El alma se hace flecos pero lo más importante en el Arte es no detenerse y atacar por sorpresa. Así, Scorsese desenfundó sus armas y se vino lanza en ristre con Casino, una película a la que muchísimo le debe El irlandés que nos ocupa el recuerdo. Hasta allí llegaría la colaboración de Robert de Niro con el cómplice de sus mejores creaciones. El actor se dedicaría a trabajar con lo que le cayera entre las manos y Scorsese consolidaría su promiscuidad. Desde películas espirituales (Kundun, Silencio) hasta películas frenéticas (Bringing Out The Dead: como para terminar en una ambulancia). En la lista tiene que estar el quinteto de films con los que transformó a Leonardo di Caprio de un actor de naufragios al rostro inolvidable de Pandillas de New York, El aviador, Infiltrados, La isla siniestra y El lobo de Wall Street (¿cuándo lo veremos con de Niro?) Y para cerrar el resumen, no olvidar la aparatosa película juvenil La invención de Hugo, homenaje al pionero George Méliès en 3D, demostrando que el director no pelea contra las novedades sino que las pone al servicio de su propia creación.
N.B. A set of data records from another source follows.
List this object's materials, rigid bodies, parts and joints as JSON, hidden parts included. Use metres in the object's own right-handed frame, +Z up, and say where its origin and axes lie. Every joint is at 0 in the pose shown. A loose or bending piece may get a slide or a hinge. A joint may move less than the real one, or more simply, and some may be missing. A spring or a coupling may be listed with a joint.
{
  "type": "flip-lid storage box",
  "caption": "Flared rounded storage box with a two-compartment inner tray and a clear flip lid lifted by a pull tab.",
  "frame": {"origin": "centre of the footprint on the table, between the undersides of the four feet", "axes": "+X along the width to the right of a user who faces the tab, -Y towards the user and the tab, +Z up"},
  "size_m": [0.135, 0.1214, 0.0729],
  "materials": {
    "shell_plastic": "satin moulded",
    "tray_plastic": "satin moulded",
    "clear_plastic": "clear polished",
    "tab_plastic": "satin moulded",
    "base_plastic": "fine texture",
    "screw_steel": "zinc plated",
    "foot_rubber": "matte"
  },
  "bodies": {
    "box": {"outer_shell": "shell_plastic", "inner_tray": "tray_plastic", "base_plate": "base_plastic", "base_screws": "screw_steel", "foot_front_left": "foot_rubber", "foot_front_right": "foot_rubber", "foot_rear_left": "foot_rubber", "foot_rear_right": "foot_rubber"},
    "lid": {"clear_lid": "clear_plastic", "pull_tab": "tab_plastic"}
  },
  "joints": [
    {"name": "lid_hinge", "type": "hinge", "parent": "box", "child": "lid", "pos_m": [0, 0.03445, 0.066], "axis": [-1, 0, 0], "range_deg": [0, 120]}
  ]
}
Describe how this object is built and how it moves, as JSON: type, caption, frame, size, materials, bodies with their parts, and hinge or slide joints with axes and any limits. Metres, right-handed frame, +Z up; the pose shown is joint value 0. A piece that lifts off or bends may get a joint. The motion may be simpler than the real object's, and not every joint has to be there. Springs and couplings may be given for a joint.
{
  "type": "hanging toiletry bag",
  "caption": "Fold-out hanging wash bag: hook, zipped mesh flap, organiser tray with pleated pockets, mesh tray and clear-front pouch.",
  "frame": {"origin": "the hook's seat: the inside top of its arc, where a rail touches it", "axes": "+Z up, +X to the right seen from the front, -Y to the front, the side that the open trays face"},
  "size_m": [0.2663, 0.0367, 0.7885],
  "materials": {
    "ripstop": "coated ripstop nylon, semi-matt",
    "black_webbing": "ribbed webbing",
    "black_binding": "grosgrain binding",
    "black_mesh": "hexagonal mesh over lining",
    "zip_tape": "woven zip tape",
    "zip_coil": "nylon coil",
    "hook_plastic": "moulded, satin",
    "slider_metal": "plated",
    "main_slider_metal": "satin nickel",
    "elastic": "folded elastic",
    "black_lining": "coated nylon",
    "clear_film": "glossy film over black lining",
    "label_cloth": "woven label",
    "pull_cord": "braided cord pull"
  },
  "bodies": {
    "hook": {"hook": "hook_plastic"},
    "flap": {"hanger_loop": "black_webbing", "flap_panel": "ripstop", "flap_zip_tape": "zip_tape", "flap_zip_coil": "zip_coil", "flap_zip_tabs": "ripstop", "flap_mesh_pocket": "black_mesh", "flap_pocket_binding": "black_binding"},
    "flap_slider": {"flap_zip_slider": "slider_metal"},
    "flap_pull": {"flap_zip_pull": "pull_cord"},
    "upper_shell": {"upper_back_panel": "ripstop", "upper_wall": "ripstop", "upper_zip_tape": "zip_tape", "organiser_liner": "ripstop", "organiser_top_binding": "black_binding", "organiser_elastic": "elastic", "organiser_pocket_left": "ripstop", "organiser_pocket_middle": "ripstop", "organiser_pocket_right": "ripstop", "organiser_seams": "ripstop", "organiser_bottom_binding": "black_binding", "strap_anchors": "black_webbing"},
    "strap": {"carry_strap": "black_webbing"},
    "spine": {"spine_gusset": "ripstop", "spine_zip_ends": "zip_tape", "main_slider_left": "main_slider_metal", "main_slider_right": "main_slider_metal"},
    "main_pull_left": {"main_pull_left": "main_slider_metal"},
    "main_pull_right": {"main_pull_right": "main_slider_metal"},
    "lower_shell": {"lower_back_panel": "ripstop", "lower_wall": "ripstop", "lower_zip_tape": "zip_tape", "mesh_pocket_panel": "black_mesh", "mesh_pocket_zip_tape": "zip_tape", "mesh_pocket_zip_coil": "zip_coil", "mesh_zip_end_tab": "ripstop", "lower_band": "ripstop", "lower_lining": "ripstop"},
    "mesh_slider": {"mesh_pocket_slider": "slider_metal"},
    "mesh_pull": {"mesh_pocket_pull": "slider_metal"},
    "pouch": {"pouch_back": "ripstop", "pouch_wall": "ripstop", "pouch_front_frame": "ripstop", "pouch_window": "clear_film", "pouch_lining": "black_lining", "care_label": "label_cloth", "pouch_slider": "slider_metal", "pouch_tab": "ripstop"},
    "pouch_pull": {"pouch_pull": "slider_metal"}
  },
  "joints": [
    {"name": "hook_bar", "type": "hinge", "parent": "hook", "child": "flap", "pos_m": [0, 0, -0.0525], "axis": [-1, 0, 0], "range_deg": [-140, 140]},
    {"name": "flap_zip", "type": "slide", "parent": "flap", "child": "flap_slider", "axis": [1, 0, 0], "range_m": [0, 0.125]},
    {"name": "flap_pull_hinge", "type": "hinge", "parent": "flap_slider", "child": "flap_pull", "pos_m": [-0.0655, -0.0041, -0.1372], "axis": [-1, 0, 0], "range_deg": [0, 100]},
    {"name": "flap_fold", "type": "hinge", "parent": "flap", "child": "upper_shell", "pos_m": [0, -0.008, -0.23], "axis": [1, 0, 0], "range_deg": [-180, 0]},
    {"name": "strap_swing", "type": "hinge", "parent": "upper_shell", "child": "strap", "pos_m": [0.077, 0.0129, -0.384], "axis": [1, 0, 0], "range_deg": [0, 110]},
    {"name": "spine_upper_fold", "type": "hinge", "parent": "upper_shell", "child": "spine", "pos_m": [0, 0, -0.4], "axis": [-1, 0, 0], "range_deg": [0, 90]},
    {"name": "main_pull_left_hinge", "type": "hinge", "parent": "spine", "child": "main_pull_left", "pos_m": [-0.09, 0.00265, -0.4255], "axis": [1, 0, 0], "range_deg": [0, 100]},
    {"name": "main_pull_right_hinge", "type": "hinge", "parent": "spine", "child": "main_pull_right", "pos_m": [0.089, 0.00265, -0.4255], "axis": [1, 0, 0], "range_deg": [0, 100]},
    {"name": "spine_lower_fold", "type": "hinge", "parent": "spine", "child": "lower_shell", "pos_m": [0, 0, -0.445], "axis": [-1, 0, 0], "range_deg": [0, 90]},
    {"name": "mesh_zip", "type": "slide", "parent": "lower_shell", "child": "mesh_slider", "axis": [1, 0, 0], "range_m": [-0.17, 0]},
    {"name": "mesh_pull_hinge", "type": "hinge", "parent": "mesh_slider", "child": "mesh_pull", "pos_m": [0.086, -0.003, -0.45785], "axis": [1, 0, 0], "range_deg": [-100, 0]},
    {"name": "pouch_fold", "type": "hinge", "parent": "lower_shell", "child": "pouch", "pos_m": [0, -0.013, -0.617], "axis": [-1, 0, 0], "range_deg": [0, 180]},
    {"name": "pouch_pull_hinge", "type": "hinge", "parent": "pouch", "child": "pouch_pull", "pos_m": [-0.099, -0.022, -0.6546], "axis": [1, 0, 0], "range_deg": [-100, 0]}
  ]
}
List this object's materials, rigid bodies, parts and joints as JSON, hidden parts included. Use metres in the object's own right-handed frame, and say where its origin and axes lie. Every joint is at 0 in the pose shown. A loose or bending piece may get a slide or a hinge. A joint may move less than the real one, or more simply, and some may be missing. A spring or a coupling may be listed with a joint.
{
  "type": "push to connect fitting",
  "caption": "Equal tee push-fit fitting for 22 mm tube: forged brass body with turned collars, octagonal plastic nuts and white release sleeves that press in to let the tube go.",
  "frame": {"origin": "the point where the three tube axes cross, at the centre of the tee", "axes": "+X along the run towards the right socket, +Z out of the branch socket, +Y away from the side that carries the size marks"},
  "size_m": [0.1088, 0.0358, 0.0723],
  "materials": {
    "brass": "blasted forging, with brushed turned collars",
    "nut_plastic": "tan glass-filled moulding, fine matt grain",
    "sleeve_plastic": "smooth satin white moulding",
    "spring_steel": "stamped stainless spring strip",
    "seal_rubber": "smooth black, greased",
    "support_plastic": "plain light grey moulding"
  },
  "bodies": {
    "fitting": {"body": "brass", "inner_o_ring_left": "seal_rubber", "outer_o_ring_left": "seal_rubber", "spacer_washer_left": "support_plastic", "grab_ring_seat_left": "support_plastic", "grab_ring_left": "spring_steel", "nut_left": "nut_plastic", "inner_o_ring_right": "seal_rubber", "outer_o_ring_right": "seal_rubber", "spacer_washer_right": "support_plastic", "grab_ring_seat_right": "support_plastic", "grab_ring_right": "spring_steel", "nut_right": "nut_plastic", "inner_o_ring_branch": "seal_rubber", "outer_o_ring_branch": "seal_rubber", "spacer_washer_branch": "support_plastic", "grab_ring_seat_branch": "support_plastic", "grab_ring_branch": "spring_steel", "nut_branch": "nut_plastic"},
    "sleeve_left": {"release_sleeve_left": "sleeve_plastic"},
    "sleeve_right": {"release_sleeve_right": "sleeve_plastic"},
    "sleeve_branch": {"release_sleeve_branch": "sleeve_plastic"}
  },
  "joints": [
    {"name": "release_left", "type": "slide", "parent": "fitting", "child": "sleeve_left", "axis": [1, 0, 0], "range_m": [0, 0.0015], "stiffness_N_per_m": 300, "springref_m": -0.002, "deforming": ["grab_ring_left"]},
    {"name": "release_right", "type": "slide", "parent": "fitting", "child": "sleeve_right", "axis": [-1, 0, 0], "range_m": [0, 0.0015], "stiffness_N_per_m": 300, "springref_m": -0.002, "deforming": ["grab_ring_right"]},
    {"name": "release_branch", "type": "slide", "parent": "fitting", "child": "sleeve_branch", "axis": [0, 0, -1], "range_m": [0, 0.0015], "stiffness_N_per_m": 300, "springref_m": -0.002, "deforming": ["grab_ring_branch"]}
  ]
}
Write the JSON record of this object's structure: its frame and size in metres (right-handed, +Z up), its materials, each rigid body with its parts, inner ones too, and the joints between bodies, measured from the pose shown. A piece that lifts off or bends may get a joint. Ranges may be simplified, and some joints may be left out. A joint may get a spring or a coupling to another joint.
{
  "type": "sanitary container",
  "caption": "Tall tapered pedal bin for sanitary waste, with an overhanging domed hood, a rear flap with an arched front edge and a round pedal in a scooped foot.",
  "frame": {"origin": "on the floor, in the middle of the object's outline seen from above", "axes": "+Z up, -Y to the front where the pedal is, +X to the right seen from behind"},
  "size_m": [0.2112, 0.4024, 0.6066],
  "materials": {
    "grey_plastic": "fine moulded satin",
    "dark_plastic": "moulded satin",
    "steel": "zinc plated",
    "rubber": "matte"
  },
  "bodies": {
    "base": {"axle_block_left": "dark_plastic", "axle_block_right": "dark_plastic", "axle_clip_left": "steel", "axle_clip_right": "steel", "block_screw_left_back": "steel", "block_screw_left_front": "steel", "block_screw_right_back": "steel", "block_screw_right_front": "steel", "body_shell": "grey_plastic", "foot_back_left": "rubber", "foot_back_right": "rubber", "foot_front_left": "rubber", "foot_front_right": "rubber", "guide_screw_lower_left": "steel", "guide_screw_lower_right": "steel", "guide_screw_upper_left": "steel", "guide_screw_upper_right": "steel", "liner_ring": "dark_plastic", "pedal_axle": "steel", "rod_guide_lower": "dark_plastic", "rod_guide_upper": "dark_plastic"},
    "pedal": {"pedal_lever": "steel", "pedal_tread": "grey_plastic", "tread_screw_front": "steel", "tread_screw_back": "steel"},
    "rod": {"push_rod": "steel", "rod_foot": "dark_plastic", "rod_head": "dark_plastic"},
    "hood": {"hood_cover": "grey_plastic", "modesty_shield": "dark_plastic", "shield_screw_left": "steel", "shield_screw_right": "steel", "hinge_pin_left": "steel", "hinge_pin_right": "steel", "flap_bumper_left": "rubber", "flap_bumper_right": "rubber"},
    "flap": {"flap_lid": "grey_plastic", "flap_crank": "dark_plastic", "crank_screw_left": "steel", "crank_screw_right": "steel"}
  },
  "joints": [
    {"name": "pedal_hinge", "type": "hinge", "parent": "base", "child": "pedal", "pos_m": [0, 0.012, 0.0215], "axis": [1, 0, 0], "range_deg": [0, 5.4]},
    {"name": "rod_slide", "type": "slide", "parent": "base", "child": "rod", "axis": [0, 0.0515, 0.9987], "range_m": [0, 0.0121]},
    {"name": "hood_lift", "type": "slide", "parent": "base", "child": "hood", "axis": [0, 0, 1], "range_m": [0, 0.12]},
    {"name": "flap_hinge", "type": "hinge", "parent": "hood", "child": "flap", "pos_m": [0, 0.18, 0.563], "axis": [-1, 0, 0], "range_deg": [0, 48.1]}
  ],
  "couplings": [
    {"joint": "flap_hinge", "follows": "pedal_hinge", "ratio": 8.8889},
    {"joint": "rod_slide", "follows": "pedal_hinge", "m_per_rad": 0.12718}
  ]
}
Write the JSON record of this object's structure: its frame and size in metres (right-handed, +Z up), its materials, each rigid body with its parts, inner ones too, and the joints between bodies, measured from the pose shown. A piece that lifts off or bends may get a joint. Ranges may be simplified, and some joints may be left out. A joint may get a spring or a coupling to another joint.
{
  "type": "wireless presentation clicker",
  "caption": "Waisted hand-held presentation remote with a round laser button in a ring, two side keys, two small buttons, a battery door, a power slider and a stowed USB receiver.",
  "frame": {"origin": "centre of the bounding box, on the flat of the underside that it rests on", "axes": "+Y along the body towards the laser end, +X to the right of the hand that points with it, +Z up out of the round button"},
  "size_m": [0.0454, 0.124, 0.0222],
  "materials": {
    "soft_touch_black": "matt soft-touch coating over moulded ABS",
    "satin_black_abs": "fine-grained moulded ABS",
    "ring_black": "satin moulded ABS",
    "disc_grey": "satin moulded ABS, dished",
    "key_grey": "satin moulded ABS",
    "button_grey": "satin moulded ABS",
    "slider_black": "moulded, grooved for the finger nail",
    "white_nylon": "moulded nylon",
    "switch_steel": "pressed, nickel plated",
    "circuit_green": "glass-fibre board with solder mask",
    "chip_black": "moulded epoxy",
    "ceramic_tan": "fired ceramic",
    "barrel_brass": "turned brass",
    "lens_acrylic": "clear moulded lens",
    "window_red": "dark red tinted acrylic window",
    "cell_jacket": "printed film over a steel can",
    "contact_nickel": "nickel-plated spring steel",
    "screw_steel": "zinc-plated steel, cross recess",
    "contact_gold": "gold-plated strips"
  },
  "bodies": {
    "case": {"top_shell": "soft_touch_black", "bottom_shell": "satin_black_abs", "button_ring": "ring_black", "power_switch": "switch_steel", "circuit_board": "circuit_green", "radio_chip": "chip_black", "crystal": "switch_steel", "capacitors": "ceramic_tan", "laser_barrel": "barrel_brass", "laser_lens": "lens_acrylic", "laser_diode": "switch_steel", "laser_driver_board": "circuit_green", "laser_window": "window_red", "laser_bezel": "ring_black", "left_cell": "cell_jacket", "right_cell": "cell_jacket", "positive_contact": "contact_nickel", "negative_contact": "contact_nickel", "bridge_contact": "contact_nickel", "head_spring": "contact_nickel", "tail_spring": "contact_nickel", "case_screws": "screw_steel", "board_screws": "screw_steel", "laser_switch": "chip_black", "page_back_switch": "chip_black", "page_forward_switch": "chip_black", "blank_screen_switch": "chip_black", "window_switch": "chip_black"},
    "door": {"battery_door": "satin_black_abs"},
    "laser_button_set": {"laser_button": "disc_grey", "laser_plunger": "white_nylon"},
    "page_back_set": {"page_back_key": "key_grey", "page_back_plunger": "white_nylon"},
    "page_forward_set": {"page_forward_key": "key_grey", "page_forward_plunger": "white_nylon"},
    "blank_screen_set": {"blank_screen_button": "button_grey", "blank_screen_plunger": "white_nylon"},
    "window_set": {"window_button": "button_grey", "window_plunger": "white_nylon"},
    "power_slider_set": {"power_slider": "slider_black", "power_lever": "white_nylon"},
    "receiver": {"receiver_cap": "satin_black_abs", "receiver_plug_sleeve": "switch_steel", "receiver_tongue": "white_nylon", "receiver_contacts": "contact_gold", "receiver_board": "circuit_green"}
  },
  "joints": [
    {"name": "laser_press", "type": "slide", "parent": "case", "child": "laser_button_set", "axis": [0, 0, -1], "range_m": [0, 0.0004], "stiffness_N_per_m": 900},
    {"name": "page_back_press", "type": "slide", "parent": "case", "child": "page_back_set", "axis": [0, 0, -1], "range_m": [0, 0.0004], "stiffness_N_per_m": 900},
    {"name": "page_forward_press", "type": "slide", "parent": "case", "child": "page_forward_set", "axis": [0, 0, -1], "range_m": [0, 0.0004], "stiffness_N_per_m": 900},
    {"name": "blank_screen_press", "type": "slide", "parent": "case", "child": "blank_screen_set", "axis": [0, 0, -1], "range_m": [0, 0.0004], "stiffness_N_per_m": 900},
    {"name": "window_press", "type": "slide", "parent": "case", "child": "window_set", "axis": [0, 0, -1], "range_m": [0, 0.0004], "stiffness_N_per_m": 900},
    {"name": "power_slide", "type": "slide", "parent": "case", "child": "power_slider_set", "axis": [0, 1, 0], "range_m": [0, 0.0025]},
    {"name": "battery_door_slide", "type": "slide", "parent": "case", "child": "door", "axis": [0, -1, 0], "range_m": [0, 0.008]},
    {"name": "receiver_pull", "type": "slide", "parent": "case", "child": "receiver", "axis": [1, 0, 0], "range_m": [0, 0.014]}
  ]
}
¿Es todo? Claro que no. Falta citar los dieciséis documentales donde se destacan dos tendencias: su amor por la música y su pasión por la cinefilia. Allí se destacan  Il mio viaggio in Italia y la serie The Blues, sus dos extensos tesoros sobre Bob Dylan y sus sendos homenajes a los Rolling Stones (Shine A Light) y a George Harrison (Living In The Material World). No, no cito sus incursiones en el mundo de la televisión, porque esa es harina de otro costal y debería, cómo no, dedicarle algunas líneas a El irlandés que convoca mi triste entusiasmo. El sabor que me dejó el film producido por Netflix (¿es un film lo que produce Netflix?) es el de una fiesta de cumpleaños sin invitados. Me sentí culpable al huir del mundo, para ser testigo de la consolidación de una dicha anunciada. Pero pronto me di cuenta de que la película de Scorsese es mucho más que una historia de gángsters. Es, en realidad, una cantata del fin del mundo. El viejo mundo que quieren acabar, a toda costa, las protestas frenéticas del nuevo milenio. En el caso de El irlandés, Scorsese se regodea en la reconstrucción de un desastre, hasta el punto de que uno se pregunta cómo diablos ha podido sobrevivir un país dominado por tantos seres despreciables. Allí está todo: el asesinato de Kennedy, los sindicatos de Jimmy Hoffa (uno se acuerda de la película dirigida por Danny DeVito con Jack Nicholson y ya no sabe qué pensar), los juicios de Bobby Kennedy, la ya clásica banda sonora (donde se destaca la versión de “In The Still Of The Night” de los Five Satins), la violencia, la familia y, sobre todo, la vejez.

Al Pacino, Robert de Niro, Joe Pesci, el mismo Scorsese, asumen el paso del tiempo como lo asumimos los resignados espectadores que, durante años, hemos seguido el intenso frenesí de sus relámpagos visuales. Ahora, con el peso de la muerte a cuestas, pasamos de la expresión corporal a la fisioterapia con una sonrisita traviesa en los labios y decidiendo que todos, actores y público, estamos decididos a la resignación rebelde, a amarrarnos la ira y desaparecer con las botas anudadas.

La factura de The Irishman es apabullante. Desde su complejo andamiaje, mezcla de recursos del documental con actuaciones variopintas (Pacino parece un héroe de Shakespeare; Joe Pesci un Mefisto de ultratumba…), donde se nos cuenta una fábula a sorbos lentos, sin afanes, con destellos de violencia que se contraponen a la melancolía y a la misoginia con calculados fulgores. ¿El resultado? Un clásico a todas luces, donde se nos indica que estos seres sin perdón posible estaban condenados a desaparecer pero que, por desgracia, serán remplazados por otros aún peores. El irlandés es una celebración y una elegía, una fiesta y una resaca, un llamado al aplauso y un ensayo general de la muerte. En buena hora Martin Scorsese nos ha regalado este réquiem sin tacha, única manera de sostenernos en la borda, mientras el barco de la esperanza pareciera hundirse sin remedio.